BEGIN Supplied data
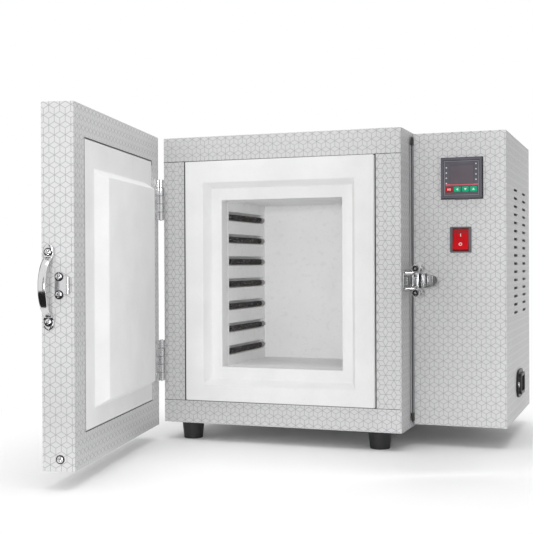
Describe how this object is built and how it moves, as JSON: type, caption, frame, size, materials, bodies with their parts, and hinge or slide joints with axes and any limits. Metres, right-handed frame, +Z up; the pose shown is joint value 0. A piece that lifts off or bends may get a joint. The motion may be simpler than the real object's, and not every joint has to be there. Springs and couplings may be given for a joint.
{
  "type": "chamber furnace",
  "caption": "Bench electric chamber furnace in patterned grey sheet steel: side-hinged door standing open, white fibre chamber with heating coils, and a control box on its right side.",
  "frame": {"origin": "on the floor plane under the feet, below the middle of the whole furnace's box with the door open as drawn", "axes": "+X to the right seen from the front, +Y from the open door towards the rear cover, +Z up"},
  "size_m": [0.4614, 0.6246, 0.3792],
  "materials": {
    "patterned_sheet": "satin light grey sheet with a fine geometric line pattern",
    "ceramic_fibre": "matte white pressed fibre",
    "insulation_board": "matte fibre board",
    "heating_wire": "dark oxidised coiled wire",
    "chrome": "bright plated",
    "steel": "brushed",
    "black_rubber": "matte",
    "black_plastic": "fine-grained",
    "grey_plastic": "fine-grained",
    "dark_window": "smoked glossy",
    "red_plastic": "glossy",
    "green_plastic": "glossy",
    "aluminium": "extruded",
    "board_green": "lacquered",
    "brass": "plain"
  },
  "bodies": {
    "furnace_body": {"outer_casing": "patterned_sheet", "base_plate": "patterned_sheet", "front_strip_top": "patterned_sheet", "front_strip_bottom": "patterned_sheet", "front_strip_left": "patterned_sheet", "front_strip_right": "patterned_sheet", "rear_cover": "patterned_sheet", "cover_screws": "steel", "feet": "black_rubber", "foot_screws": "steel", "mouth_plate": "ceramic_fibre", "muffle_top": "ceramic_fibre", "muffle_bottom": "ceramic_fibre", "muffle_left": "ceramic_fibre", "muffle_right": "ceramic_fibre", "muffle_rear": "ceramic_fibre", "heating_coil_left": "heating_wire", "heating_coil_right": "heating_wire", "insulation_rear": "insulation_board", "insulation_walls": "insulation_board", "thermocouple": "steel", "hinge_wall_leaves": "steel", "hinge_pins": "steel", "side_screws": "steel", "latch_base": "chrome", "latch_pivot_pin": "chrome", "control_casing": "patterned_sheet", "control_rear_cover": "patterned_sheet", "spacer_rails": "steel", "cable_bush": "black_rubber", "controller_bezel": "black_plastic", "controller_case": "black_plastic", "controller_face": "black_plastic", "controller_window": "dark_window", "controller_board": "board_green", "rocker_housing": "grey_plastic", "inlet_housing": "black_plastic", "inlet_pins": "brass", "inlet_screws": "steel", "heat_sink": "aluminium", "solid_state_relay": "black_plastic", "terminal_block": "black_plastic"},
    "door": {"door_shell": "patterned_sheet", "door_inner_frame": "patterned_sheet", "door_plate": "ceramic_fibre", "door_insulation": "insulation_board", "door_edge_screws": "chrome", "door_handle": "chrome", "latch_keeper": "chrome", "hinge_door_leaves": "steel", "hinge_door_screws": "steel"},
    "lever": {"latch_lever": "chrome"},
    "hook": {"latch_hook": "chrome", "latch_yoke": "chrome", "latch_springs": "chrome"},
    "rocker_key": {"rocker": "red_plastic"},
    "set_key": {"button_set": "red_plastic"},
    "left_key": {"button_left": "green_plastic"},
    "down_key": {"button_down": "green_plastic"},
    "up_key": {"button_up": "green_plastic"}
  },
  "joints": [
    {"name": "door_hinge", "type": "hinge", "parent": "furnace_body", "child": "door", "pos_m": [-0.19571, 0.01793, 0.1999], "axis": [0, 0, -1], "range_deg": [-79.15, 100]},
    {"name": "latch_lever_pin", "type": "hinge", "parent": "furnace_body", "child": "lever", "pos_m": [0.12429, 0.03993, 0.1994], "axis": [0, 0, 1], "range_deg": [-20, 90]},
    {"name": "latch_hook_pin", "type": "hinge", "parent": "lever", "child": "hook", "pos_m": [0.12849, 0.03993, 0.1994], "axis": [0, 0, 1], "range_deg": [-90, 20]},
    {"name": "rocker_pivot", "type": "hinge", "parent": "furnace_body", "child": "rocker_key", "pos_m": [0.17199, 0.07703, 0.2477], "axis": [1, 0, 0], "range_deg": [0, 16]},
    {"name": "set_press", "type": "slide", "parent": "furnace_body", "child": "set_key", "axis": [0, 1, 0], "range_m": [0, 0.0006], "stiffness_N_per_m": 300},
    {"name": "left_press", "type": "slide", "parent": "furnace_body", "child": "left_key", "axis": [0, 1, 0], "range_m": [0, 0.0006], "stiffness_N_per_m": 300},
    {"name": "down_press", "type": "slide", "parent": "furnace_body", "child": "down_key", "axis": [0, 1, 0], "range_m": [0, 0.0006], "stiffness_N_per_m": 300},
    {"name": "up_press", "type": "slide", "parent": "furnace_body", "child": "up_key", "axis": [0, 1, 0], "range_m": [0, 0.0006], "stiffness_N_per_m": 300}
  ],
  "couplings": [
    {"joint": "latch_hook_pin", "follows": "latch_lever_pin", "ratio": -1}
  ]
}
END Supplied data
• _Work instructions_
Which lines contain the word "joints"? Copy each one.

• _Correct result_
Describe how this object is built and how it moves, as JSON: type, caption, frame, size, materials, bodies with their parts, and hinge or slide joints with axes and any limits. Metres, right-handed frame, +Z up; the pose shown is joint value 0. A piece that lifts off or bends may get a joint. The motion may be simpler than the real object's, and not every joint has to be there. Springs and couplings may be given for a joint.
  "joints": [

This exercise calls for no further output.